Zhao Mao #,Haobo Zhang #,Wentong Cai,Yan Yang,Xinyang Zhang,Fengwei Jiang,Ganwu Li

Infect Immun.2023 Oct 10:e0003923.doi: 10.1128/iai.00039-23. Online ahead of print.

Abstract

Extraintestinal pathogenic  Escherichia coli  (ExPEC) is responsible for severe bloodstream infections in humans and animals. However, the mechanisms underlying ExPEC's serum resistance remain incompletely understood. Through the transposon-directed insertion-site sequencing approach, our previous study identified  nhaA , the gene encoding a Na⁺/H⁺ antiporter, as a crucial factor for infection  in vivo . In this study, we investigated the role of NhaA in ExPEC virulence utilizing both  in vitro  models and systemic infection models involving avian and mammalian animals.
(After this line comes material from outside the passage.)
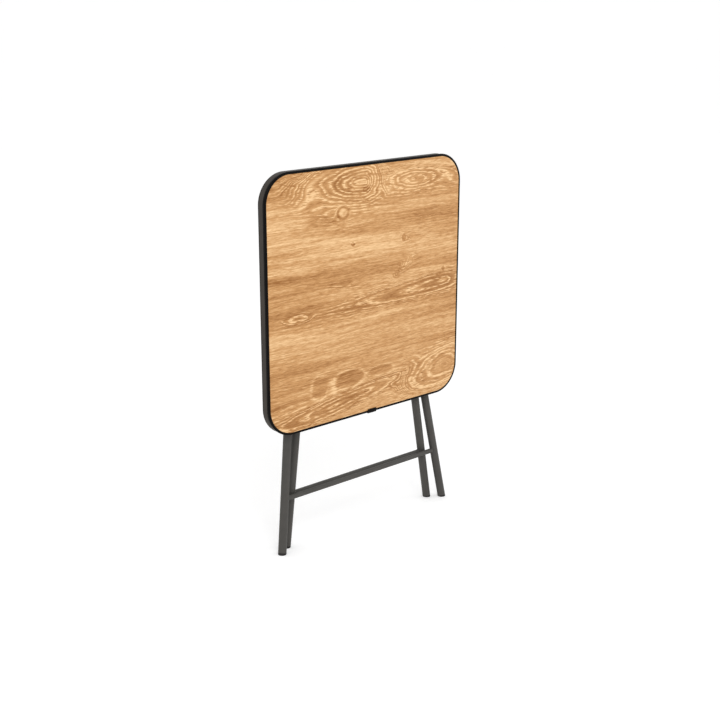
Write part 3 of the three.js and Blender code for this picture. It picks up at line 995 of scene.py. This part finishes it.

Genetic mutagenesis analysis revealed that  nhaA  deletion resulted in filamentous bacterial morphology and rendered the bacteria more susceptible to sodium dodecyl sulfate, suggesting the role of  nhaA  in maintaining cell envelope integrity. The  nhaA  mutant also displayed heightened sensitivity to complement-mediated killing compared to the wild-type strain, attributed to augmented deposition of complement components (C3b and C9). Remarkably, NhaA played a more crucial role in virulence compared to several well-known factors, including Iss, Prc, NlpI, and OmpA. Our findings revealed that NhaA significantly enhanced virulence across diverse human ExPEC prototype strains within B2 phylogroups, suggesting widespread involvement in virulence. Given its pivotal role, NhaA could serve as a potential drug target for tackling ExPEC infections.

Keywords: ExPEC; NhaA; complement system; envelope integrity; serum resistance; virulence.